Redbox Owner to Shut Down Kiosk Business in Bankruptcy

Redbox Owner to Shut Down Kiosk Business in Bankruptcy

The owner of Redbox will shut down its business in bankruptcy, lay off more than 1,000 employees and appoint a trustee to investigate allegations of self-dealing and mismanagement by its controlling shareholder.

A lawyer for Redbox parent company Chicken Soup for the Soul Entertainment said in a court hearing Wednesday it will convert its chapter 11 case to a liquidation proceeding under chapter 7 because its lenders aren’t willing to take the risk of financing the business any more.

The company will lay off its workers and shut down and liquidate its business lines, which include streaming services as well as a network of 24,000 DVD rental kiosks stationed at retailers, according to its lawyer, Richard Pachulski.
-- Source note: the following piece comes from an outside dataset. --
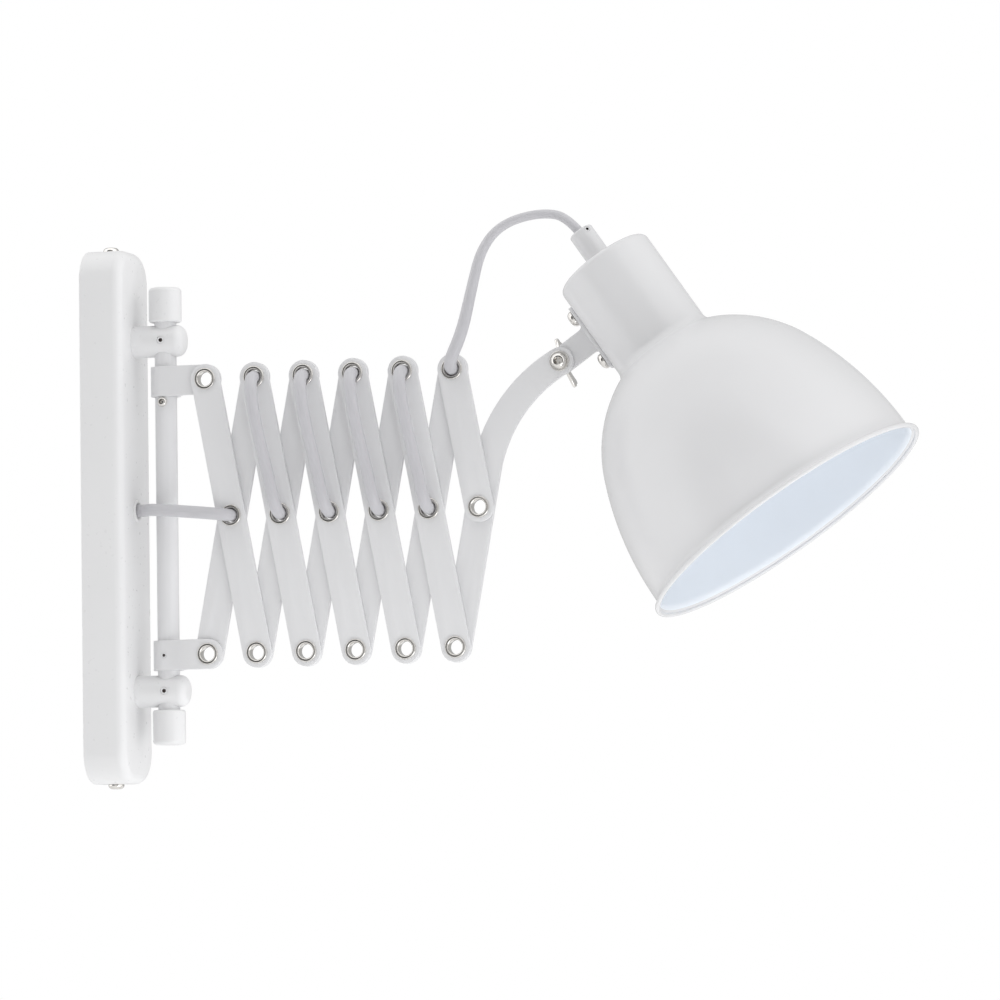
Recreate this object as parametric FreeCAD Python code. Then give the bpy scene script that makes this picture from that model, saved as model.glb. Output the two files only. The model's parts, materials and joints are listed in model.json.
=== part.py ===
import FreeCAD, Part
import math
import os

# Accordion (scissor) wall lamp: a wall box with a vertical rod, a lazy-tongs arm of flat links on hollow
# eyelets, a curved end arm and a spun shade on a tilt joint, with the lead threaded through the eyelets.
#
# Millimetres. X points out from the wall, Y sideways (the near side is -Y), Z up. The origin is the centre
# of the wall bracket on the wall. The arm is drawn half pulled in, as it hangs in use.

V = FreeCAD.Vector
UP, OUT, ACROSS = V(0, 0, 1), V(1, 0, 0), V(0, 1, 0)

# ---- driving dimensions: wall box -------------------------------------------------------------
BOX_HEIGHT = 268.0
BOX_WIDTH = 44.0
BOX_DEPTH = 22.0
BOX_WALL = 1.5
BOX_CORNER_R = 16.0
BOX_EDGE_R = 5.0
BOX_INNER_CHAMFER = 2.0
BRACKET_T = 2.0
BRACKET_WIDTH = 24.0
BRACKET_EAR_WIDTH = 12.0
BRACKET_EAR_DEPTH = 16.0
BRACKET_TAPER = 14.0
BRACKET_CLEAR = 0.3          # ear to the inside of the box
WALL_SLOT_R = 2.5
WALL_SLOT_LENGTH = 12.0
WALL_SLOT_SPACING = 120.0
SUPPLY_HOLE_R = 7.0
SUPPLY_HOLE_Z = 26.0
BOX_SCREW_X = 9.5
BOX_SCREW_R = 1.95
BOX_SCREW_LENGTH = 8.0
BOX_SCREW_HEAD_R = 4.0
BOX_SCREW_HEAD_H = 2.4
HEAD_TAPER = 0.7             # top of every screw head, as a share of its radius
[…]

In court filings, top lender HPS Investment Partners alleged gross mismanagement at the company, which missed payroll last month before bankruptcy, causing its employees to lose medical benefits.

Judge Thomas Horan, who is overseeing the bankruptcy case, said he would grant the company’s request to convert to a chapter 7.
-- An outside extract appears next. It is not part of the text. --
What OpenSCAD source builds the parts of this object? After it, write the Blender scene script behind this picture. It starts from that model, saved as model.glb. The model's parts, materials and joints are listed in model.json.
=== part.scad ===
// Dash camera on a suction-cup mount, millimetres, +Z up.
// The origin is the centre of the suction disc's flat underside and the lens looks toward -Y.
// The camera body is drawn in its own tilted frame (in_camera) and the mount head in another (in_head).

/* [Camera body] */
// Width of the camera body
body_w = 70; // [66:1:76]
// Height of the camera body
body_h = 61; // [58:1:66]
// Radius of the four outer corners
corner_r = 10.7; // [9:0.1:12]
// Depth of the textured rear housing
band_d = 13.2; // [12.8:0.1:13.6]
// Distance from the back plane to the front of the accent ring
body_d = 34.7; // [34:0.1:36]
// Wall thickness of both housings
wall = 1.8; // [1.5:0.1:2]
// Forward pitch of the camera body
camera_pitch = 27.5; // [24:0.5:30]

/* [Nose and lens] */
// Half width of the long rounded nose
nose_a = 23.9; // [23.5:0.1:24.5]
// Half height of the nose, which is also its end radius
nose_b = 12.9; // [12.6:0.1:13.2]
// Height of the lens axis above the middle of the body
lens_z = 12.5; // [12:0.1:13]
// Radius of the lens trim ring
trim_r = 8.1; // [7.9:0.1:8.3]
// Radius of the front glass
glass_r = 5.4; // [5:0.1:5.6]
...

“There is no means to continue to pay employees, to pay any bills,” Horan said. “Based on allegations we’ve heard, it’s important that a chapter 7 trustee be appointed and undertake an appropriate investigation of the company,” including what assets can be garnered, as well as look into the potential misappropriation of funds held in trust for employees.

The judge said that “1,000 people are about to lose their jobs and they’re not even going to be paid for work that they did.”

Chicken Soup for the Soul Entertainment is a subsidiary of Chicken Soup for the Soul LLC, which publishes the namesake book series and isn’t part of the bankruptcy.

Chicken Soup for the Soul Entertainment took on about $360 million in debt when it acquired Redbox in 2022. It entered bankruptcy owing money to creditors including Walmart and Walgreens, where some of its kiosks have been located, and several media companies such as Warner Bros. Home Entertainment and Sony Pictures Television.

The company has been locked in a governance dispute with HPS. In mid-June, the company removed all members of its board except for Chairman William Rouhana, who controls nearly 80% of the shares. The board was reconstituted after the bankruptcy filing in the hopes that lenders would finance a sale process.

Rouhana in a court filing last week called HPS’s allegations “irresponsibly false and scandalous” and said the focus should be on getting employees paid and their health benefits reinstated.